Source data:

★ ★ ★

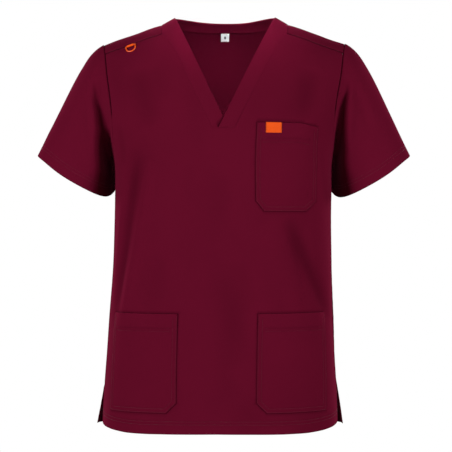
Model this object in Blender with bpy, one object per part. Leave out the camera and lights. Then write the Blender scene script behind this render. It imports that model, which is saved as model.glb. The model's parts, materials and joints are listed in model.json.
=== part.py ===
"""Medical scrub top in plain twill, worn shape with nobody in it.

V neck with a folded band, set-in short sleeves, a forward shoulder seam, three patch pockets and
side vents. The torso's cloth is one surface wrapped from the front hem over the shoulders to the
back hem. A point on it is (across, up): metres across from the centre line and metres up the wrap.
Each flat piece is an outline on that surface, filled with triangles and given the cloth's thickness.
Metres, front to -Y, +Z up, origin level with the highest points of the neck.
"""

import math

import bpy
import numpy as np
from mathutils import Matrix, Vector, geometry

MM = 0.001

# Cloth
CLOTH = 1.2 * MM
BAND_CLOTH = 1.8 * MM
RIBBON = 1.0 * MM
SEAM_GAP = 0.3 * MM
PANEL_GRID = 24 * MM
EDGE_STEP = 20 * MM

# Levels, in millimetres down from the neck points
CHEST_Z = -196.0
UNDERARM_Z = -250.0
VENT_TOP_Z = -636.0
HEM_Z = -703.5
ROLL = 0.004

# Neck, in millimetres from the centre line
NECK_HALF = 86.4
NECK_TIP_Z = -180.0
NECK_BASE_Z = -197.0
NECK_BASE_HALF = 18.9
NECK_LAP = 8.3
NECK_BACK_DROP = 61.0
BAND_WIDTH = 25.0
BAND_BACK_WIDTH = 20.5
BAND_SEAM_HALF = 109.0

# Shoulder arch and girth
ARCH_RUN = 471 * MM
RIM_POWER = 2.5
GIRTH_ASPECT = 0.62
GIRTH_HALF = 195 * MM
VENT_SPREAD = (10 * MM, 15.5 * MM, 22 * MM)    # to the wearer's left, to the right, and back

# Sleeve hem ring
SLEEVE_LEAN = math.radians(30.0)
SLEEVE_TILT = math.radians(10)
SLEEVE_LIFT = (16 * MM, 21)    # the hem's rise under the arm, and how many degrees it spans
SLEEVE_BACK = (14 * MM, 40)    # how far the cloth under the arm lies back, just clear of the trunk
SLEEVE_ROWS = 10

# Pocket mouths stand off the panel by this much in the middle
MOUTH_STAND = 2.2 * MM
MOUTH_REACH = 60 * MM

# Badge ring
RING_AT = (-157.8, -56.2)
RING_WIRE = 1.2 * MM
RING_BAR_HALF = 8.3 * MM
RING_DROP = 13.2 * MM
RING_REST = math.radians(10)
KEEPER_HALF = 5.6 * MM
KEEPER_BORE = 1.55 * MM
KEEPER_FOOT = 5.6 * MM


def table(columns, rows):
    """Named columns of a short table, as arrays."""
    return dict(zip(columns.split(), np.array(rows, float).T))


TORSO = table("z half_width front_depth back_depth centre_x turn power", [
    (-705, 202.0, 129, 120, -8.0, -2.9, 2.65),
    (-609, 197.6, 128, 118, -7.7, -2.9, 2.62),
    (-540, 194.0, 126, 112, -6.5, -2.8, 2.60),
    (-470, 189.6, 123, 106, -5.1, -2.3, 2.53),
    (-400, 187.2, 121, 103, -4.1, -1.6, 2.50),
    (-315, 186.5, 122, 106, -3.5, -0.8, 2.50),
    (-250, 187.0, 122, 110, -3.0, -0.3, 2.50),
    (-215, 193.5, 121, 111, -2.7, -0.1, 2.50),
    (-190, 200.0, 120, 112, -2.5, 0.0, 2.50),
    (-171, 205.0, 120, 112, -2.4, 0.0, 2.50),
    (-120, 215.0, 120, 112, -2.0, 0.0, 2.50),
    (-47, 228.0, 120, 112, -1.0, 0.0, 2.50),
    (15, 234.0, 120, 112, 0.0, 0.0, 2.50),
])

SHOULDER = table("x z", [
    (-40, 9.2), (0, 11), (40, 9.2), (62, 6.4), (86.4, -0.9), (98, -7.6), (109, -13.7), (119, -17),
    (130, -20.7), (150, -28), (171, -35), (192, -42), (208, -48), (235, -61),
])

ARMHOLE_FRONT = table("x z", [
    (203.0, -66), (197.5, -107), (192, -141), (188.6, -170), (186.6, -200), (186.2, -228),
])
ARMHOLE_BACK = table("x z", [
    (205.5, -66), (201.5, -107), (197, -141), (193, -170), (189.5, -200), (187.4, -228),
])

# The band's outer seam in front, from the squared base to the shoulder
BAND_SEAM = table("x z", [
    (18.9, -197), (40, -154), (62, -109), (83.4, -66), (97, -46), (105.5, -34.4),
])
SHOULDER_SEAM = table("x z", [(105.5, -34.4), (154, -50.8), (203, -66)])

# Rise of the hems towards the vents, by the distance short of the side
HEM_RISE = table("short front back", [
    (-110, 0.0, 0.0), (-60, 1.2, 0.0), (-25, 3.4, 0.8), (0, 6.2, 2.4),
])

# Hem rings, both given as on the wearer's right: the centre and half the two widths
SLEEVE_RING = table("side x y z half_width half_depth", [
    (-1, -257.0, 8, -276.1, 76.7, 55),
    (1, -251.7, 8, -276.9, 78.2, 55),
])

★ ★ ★

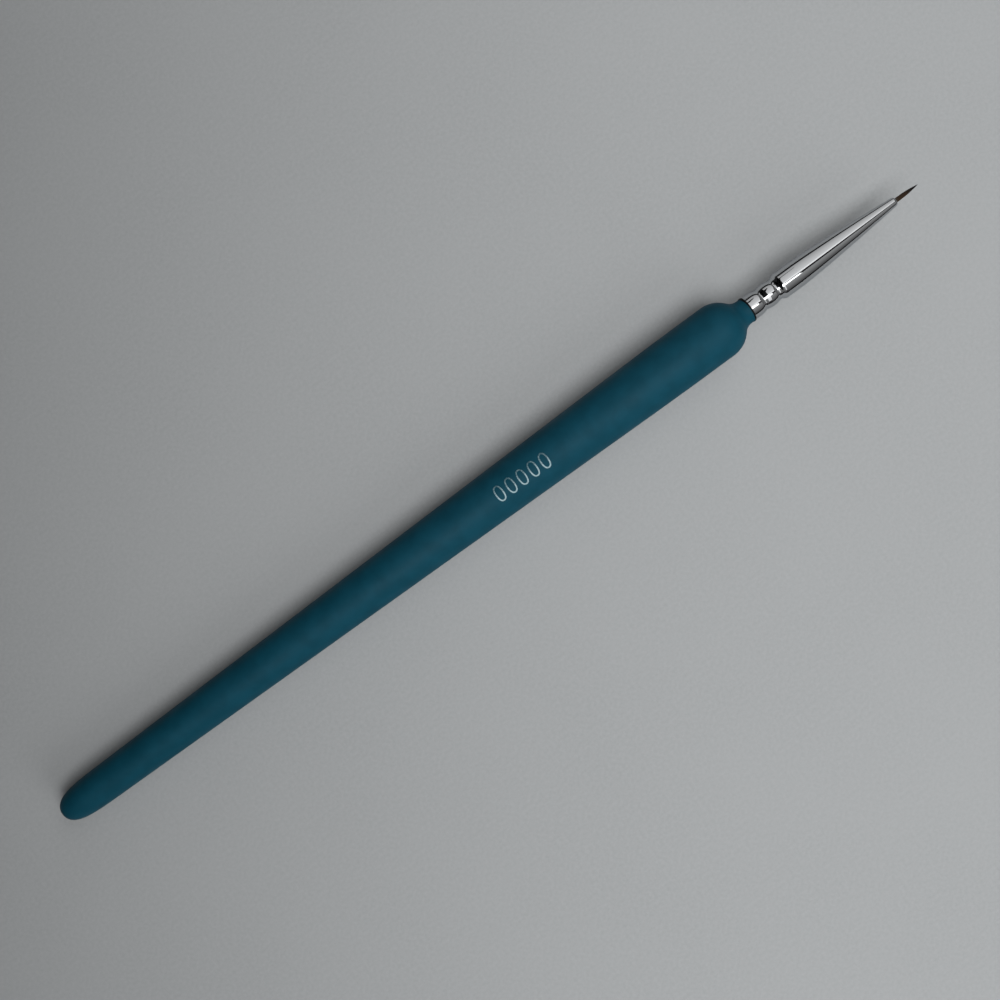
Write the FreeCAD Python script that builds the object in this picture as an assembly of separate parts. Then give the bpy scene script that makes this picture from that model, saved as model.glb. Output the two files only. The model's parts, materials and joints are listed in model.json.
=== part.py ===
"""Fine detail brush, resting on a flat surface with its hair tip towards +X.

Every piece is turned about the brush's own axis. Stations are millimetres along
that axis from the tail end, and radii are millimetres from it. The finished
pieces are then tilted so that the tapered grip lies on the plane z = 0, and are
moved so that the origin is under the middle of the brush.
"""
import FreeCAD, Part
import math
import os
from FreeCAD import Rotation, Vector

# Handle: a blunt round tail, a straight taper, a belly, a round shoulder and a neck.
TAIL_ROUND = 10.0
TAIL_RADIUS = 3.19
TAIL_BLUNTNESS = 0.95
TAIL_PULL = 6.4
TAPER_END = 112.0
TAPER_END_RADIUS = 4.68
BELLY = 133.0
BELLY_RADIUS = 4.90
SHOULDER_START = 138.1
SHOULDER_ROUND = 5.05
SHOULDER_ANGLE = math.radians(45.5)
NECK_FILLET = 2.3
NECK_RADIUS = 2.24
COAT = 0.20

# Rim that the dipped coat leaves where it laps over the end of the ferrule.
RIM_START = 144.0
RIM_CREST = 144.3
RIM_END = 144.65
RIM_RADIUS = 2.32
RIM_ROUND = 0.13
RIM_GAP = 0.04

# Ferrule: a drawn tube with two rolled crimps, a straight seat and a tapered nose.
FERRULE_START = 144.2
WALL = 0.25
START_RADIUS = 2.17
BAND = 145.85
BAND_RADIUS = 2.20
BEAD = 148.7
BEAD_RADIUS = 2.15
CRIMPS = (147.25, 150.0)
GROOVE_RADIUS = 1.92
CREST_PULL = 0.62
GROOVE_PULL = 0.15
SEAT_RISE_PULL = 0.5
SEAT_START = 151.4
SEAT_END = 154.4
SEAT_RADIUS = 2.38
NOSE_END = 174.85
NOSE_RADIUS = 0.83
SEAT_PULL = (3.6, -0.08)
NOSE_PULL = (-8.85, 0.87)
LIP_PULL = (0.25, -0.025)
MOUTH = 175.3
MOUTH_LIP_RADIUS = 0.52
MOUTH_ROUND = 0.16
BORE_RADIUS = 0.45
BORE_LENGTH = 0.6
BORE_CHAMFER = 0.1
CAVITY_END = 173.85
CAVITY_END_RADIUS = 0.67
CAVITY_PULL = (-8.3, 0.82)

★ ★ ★

◆ WHAT IS REQUIRED
Everything from the line containing "Model this object" down to the line containing "ROLL = 0.004" should be repeated exactly, with both end lines kept and no other lines added.

◆ THE SOLUTION
Model this object in Blender with bpy, one object per part. Leave out the camera and lights. Then write the Blender scene script behind this render. It imports that model, which is saved as model.glb. The model's parts, materials and joints are listed in model.json.
=== part.py ===
"""Medical scrub top in plain twill, worn shape with nobody in it.

V neck with a folded band, set-in short sleeves, a forward shoulder seam, three patch pockets and
side vents. The torso's cloth is one surface wrapped from the front hem over the shoulders to the
back hem. A point on it is (across, up): metres across from the centre line and metres up the wrap.
Each flat piece is an outline on that surface, filled with triangles and given the cloth's thickness.
Metres, front to -Y, +Z up, origin level with the highest points of the neck.
"""

import math

import bpy
import numpy as np
from mathutils import Matrix, Vector, geometry

MM = 0.001

# Cloth
CLOTH = 1.2 * MM
BAND_CLOTH = 1.8 * MM
RIBBON = 1.0 * MM
SEAM_GAP = 0.3 * MM
PANEL_GRID = 24 * MM
EDGE_STEP = 20 * MM

# Levels, in millimetres down from the neck points
CHEST_Z = -196.0
UNDERARM_Z = -250.0
VENT_TOP_Z = -636.0
HEM_Z = -703.5
ROLL = 0.004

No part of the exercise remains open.